Anyway, with ZD, the controller provided a lot or the services (control, management, mesh, dpsk, captive portal, keeping track of end user sessions, roaming etc...).  With SZ, the APs have grown up - they take care of themselves now.  There's still a few things that require the mother ship, but you're not using them. 

@david_black_5940365 

Thanks for the clarification on the licenses.  That should make things really simple.  Up until 2020 I had only worked with ZD1200s so I'm quite familiar with their licensing.

As far as the ZD1200 I mentioned it is at a separate site unrelated to the one we've been talking about.  At some point, I would like to roll the APs that are on the ZD over to the SZ but I know that's a bit of a process on all ends (hardware, management, and licenses) and one that I'll tackle at a later date.

Thank you so much for your help,

Matt

@matthew_kopishke you're welcome to contact me if I can be of assistance.  We're a Ruckus Elite partner, but we're in Houston. So, you do need to follow Darrel's advice and get some qualified local help.  I can also help you with any technical or configuration questions, or a second opinion.  I think my email is listed on my profile.  If not, post a message here and I'll reply. 
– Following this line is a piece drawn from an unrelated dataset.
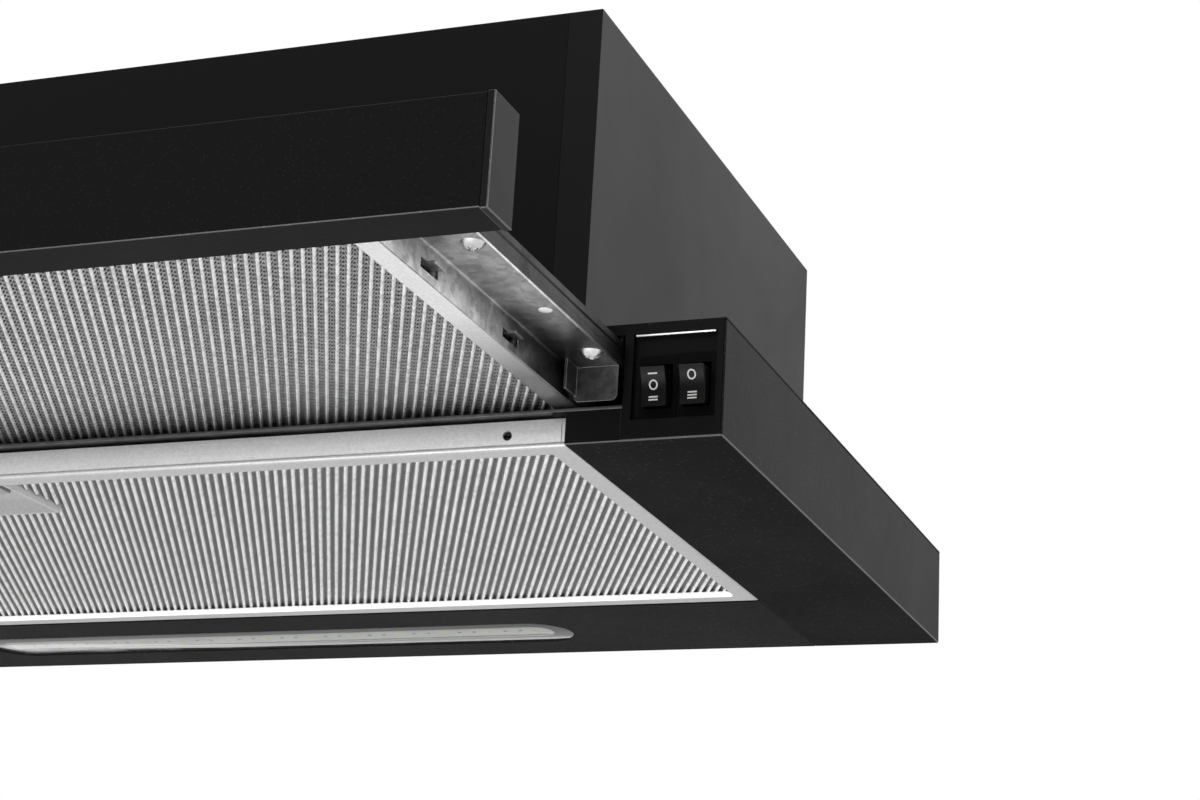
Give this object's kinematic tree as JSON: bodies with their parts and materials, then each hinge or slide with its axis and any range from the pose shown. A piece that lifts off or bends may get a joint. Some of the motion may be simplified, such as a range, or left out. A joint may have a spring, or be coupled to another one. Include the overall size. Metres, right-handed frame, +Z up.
{
  "type": "pull-out range hood",
  "caption": "Slim black sheet-steel cooker hood with a visor that pulls out on ball slides, metal grease filters, a lamp under its rear edge, rocker switches and a top duct collar.",
  "frame": {"origin": "under the middle of the hood with its visor pulled out, on its lowest plane", "axes": "+X to the right seen from the front, +Y to the rear, +Z up"},
  "size_m": [0.6, 0.49, 0.203],
  "materials": {
    "black_paint": "fine-textured black powder coat",
    "black_plastic": "fine-grained moulded black plastic",
    "cap_plastic": "semi-gloss dark grey moulding",
    "dark_plastic": "dark grey moulding",
    "galvanised": "galvanised sheet, faint spangle",
    "aluminium_mesh": "bright expanded aluminium mesh",
    "aluminium_frame": "rolled mill-finish aluminium strip",
    "screw_zinc": "zinc plated",
    "ball_steel": "polished bearing steel",
    "lens": "frosted grey lens",
    "board": "white board and mouldings",
    "led": "yellow phosphor",
    "loom": "black sleeve",
    "motor_steel": "plated motor shell"
  },
  "bodies": {
    "hood_body": {"right_side_panel": "black_paint", "left_side_panel": "black_paint", "top_plate": "black_paint", "lamp_panel": "black_paint", "lamp_lens": "lens", "led_board": "board", "leds": "led", "led_driver": "board", "right_inner_wall": "galvanised", "left_inner_wall": "galvanised", "switch_panel": "black_plastic", "blank_panel": "black_plastic", "fan_switch_body": "black_plastic", "light_switch_body": "black_plastic", "front_cross_bar": "galvanised", "fixed_filter_frame": "aluminium_frame", "fixed_filter_mesh": "aluminium_mesh", "right_slide_rail": "galvanised", "left_slide_rail": "galvanised", "right_slide_hanger": "galvanised", "left_slide_hanger": "galvanised", "housing_wrap": "black_paint", "housing_front": "black_paint", "housing_top": "black_paint", "duct_collar": "black_plastic", "scroll_left": "dark_plastic", "scroll_right": "dark_plastic", "motor": "motor_steel", "motor_bracket": "galvanised", "capacitor": "board", "terminal_box": "black_plastic", "wiring_loom": "loom", "cable_gland": "black_plastic", "housing_screws": "screw_zinc", "duct_screws": "screw_zinc", "blower_screws": "screw_zinc"},
    "visor": {"visor_fascia": "black_paint", "right_end_cap": "cap_plastic", "left_end_cap": "cap_plastic", "visor_cross_rail": "galvanised", "right_visor_bracket": "galvanised", "left_visor_bracket": "galvanised", "bracket_screws": "screw_zinc", "visor_filter_frame": "aluminium_frame", "visor_filter_mesh": "aluminium_mesh", "right_slide_channel": "galvanised", "left_slide_channel": "galvanised"},
    "right_cage": {"right_ball_cage": "galvanised", "right_slide_balls": "ball_steel"},
    "left_cage": {"left_ball_cage": "galvanised", "left_slide_balls": "ball_steel"},
    "impeller_rotor": {"impeller": "dark_plastic", "motor_shaft": "motor_steel"},
    "fan_key": {"fan_rocker": "black_plastic"},
    "light_key": {"light_rocker": "black_plastic"},
    "front_damper": {"front_flap": "dark_plastic"},
    "rear_damper": {"rear_flap": "dark_plastic"},
    "fixed_latch": {"fixed_filter_latch": "galvanised"},
    "visor_latch": {"visor_filter_latch": "galvanised"}
  },
  "joints": [
    {"name": "visor_slide", "type": "slide", "parent": "hood_body", "child": "visor", "axis": [0, 1, 0], "range_m": [0, 0.1735]},
    {"name": "right_cage_slide", "type": "slide", "parent": "hood_body", "child": "right_cage", "axis": [0, 1, 0], "range_m": [0, 0.08675]},
    {"name": "left_cage_slide", "type": "slide", "parent": "hood_body", "child": "left_cage", "axis": [0, 1, 0], "range_m": [0, 0.08675]},
    {"name": "impeller_spin", "type": "hinge", "parent": "hood_body", "child": "impeller_rotor", "pos_m": [0, 0.09, 0.1114], "axis": [1, 0, 0], "continuous": true},
    {"name": "fan_rocker_tip", "type": "hinge", "parent": "hood_body", "child": "fan_key", "pos_m": [0.2773, -0.0515, 0.0181], "axis": [1, 0, 0], "range_deg": [-24, 0]},
    {"name": "light_rocker_tip", "type": "hinge", "parent": "hood_body", "child": "light_key", "pos_m": [0.2904, -0.0515, 0.0181], "axis": [1, 0, 0], "range_deg": [-24, 0]},
    {"name": "front_flap_swing", "type": "hinge", "parent": "hood_body", "child": "front_damper", "pos_m": [0, 0.13575, 0.18], "axis": [-1, 0, 0], "range_deg": [0, 80]},
    {"name": "rear_flap_swing", "type": "hinge", "parent": "hood_body", "child": "rear_damper", "pos_m": [0, 0.14275, 0.18], "axis": [1, 0, 0], "range_deg": [0, 80]},
    {"name": "fixed_latch_slide", "type": "slide", "parent": "hood_body", "child": "fixed_latch", "axis": [0, 1, 0], "range_m": [0, 0.003], "stiffness_N_per_m": 300, "springref_m": -0.003},
    {"name": "visor_latch_slide", "type": "slide", "parent": "visor", "child": "visor_latch", "axis": [0, 1, 0], "range_m": [0, 0.003], "stiffness_N_per_m": 300, "springref_m": -0.003}
  ],
  "couplings": [
    {"joint": "right_cage_slide", "follows": "visor_slide", "ratio": 0.5},
    {"joint": "left_cage_slide", "follows": "visor_slide", "ratio": 0.5}
  ]
}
@matthew_kopishke BTW, I meant to ask about the open network...  Does it have a traffic policy that denies access to the school's internal network (ie, is it internet only)? 

@david_black_5940365 

Yes, it's a separate private network that we maintain for Student/Parent access on personal devices.  Zero access to our primary network.  We also use QoS to throttle the public network.